Kelly Sanders, Assistant Professor in the Department of Civil and Environmental Engineering serves as Peer’s faculty advisor. Peer will start a position as a postdoctoral researcher at the Carnegie Institution for Science at Stanford University in June. In 2020, she will join the University of Canterbury as a Lecturer (equivalent to Assistant Professor in the United States).
Maria Francesca Piazzoni is a Ph.D. candidate in Urban Planning at the Price School of Public Policy. Piazzoni is about to earn her second Ph.D. She completed her first Ph.D. in Architecture at the University of Venice in 2014. Piazzoni’s research focuses on how planners can make cities more inclusive through urban design.

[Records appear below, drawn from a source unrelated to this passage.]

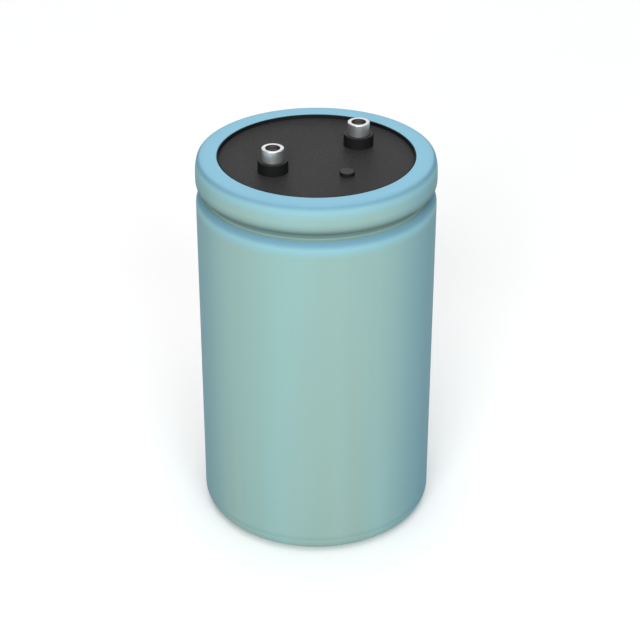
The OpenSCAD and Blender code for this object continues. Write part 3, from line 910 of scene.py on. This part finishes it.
class CAPACITOR_OT_stage(bpy.types.Operator):
    """Lays the pale floor, hangs the soft lights and sets the camera at the photograph's angle"""

    bl_idname = "capacitor.stage"
    bl_label = "Stage"

    def execute(self, context):
        scene = context.scene
        s = scene.capacitor_stage
        data = bpy.data.meshes.new("floor")
        corners = [(x * FLOOR_HALF, y * FLOOR_HALF, 0) for x, y in ((-1, -1), (1, -1), (1, 1), (-1, 1))]
        data.from_pydata(corners, [], [(0, 1, 2, 3)])
        floor = bpy.data.objects.new("floor", data)
        scene.collection.objects.link(floor)
        g = Graph("pale_floor", Roughness=0.9, Specular_IOR_Level=0.1)
        cloud = g.noise(g.place(), 6, 2)
        data.materials.append(g.finish(Base_Color=g.mix(cloud, rgba(s.floor), shade(s.floor, 0.98))))

        world = bpy.data.worlds.new("studio")
        scene.world = world
        world.use_nodes = True
        background = world.node_tree.nodes["Background"]
        background.inputs["Color"].default_value = (1, 1, 1, 1)
        background.inputs["Strength"].default_value = AMBIENT
        middle = Vector((0, 0, SLEEVE_HIGH[2] / 2))
        swing = math.degrees(s.swing)
        for name, turn, elevation, distance, size, power, tint in SOFTBOXES:
            place = around(swing + turn, elevation, distance, middle)
            softbox(name, place, size, power, tint, middle)

        radius = SLEEVE_HIGH[0]
        back, rise = CAMERA_BACK * radius, CAMERA_RISE * radius
        camera = bpy.data.objects.new("camera", bpy.data.cameras.new("camera"))
        camera.data.lens = s.lens
        camera.data.sensor_width = 36
        camera.data.shift_x = (PHOTO_WIDTH / 2 - AXIS_COLUMN) / PHOTO_WIDTH
        camera.location = (back * math.sin(s.swing), -back * math.cos(s.swing), SLEEVE_HIGH[2] + rise)
        camera.rotation_euler = (math.pi / 2 - s.pitch, 0, s.swing)
        scene.collection.objects.link(camera)
        scene.camera = camera
        scene.view_settings.view_transform = "Standard"
        return {"FINISHED"}


class CAPACITOR_PT_panel(bpy.types.Panel):
    """Lists the builders in the order in which they run"""

    bl_label = "Capacitor"
    bl_idname = "CAPACITOR_PT_panel"
    bl_space_type = "VIEW_3D"
    bl_region_type = "UI"
    bl_category = "Capacitor"

    def draw(self, context):
        for operator in OPERATORS:
            self.layout.operator(operator.bl_idname)
        for group in GROUPS:
            settings = getattr(context.scene, group)
            box = self.layout.box()
            for name in settings.__annotations__:
                box.prop(settings, name)


OPERATORS = (
    CAPACITOR_OT_sleeve,
    CAPACITOR_OT_posts,
    CAPACITOR_OT_threads,
    CAPACITOR_OT_closure,
    CAPACITOR_OT_inside,
    CAPACITOR_OT_stage,
)
GROUPS = {
    "capacitor_sleeve": SleeveSettings,
    "capacitor_header": HeaderSettings,
    "capacitor_terminals": TerminalSettings,
    "capacitor_stage": StageSettings,
}


def register():
    for cls in (*GROUPS.values(), *OPERATORS, CAPACITOR_PT_panel):
        bpy.utils.register_class(cls)
    for name, group in GROUPS.items():
        setattr(bpy.types.Scene, name, bpy.props.PointerProperty(type=group))


def unregister():
    for name in GROUPS:
        delattr(bpy.types.Scene, name)
    for cls in (CAPACITOR_PT_panel, *reversed(OPERATORS), *reversed(GROUPS.values())):
        bpy.utils.unregister_class(cls)


def main():
    register()
    for operator in OPERATORS:
        group, name = operator.bl_idname.split(".")
        getattr(getattr(bpy.ops, group), name)()


if __name__ == "__main__":
    main()
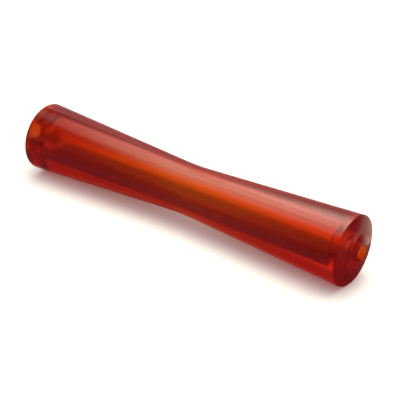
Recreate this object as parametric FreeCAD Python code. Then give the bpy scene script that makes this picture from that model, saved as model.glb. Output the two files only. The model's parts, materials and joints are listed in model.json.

“I work on issues of immigrants in cities specifically in the built department,” said Piazzoni. “My research was on the immigrant street vendors in Rome, looking at the ways in which transformations of the built environment can help to create cities that welcome everybody.”
Piazzoni’s faculty advisor is Tridib Banerjee, Professor and the James Irvine Chair in Urban and Regional Planning. Piazzoni’s first book, The Real Fake: Authenticity and the Production of Space was published by Fordham University Press last year. Piazzoni will join the University of Liverpool as a Lecturer in Landscape Architecture and Urban Design in the fall.
All six Ph.D. Achievement Award winners and their advisors were honored during a reception hosted by USC Graduate School. Congratulations to all the recipients on their remarkable academic careers.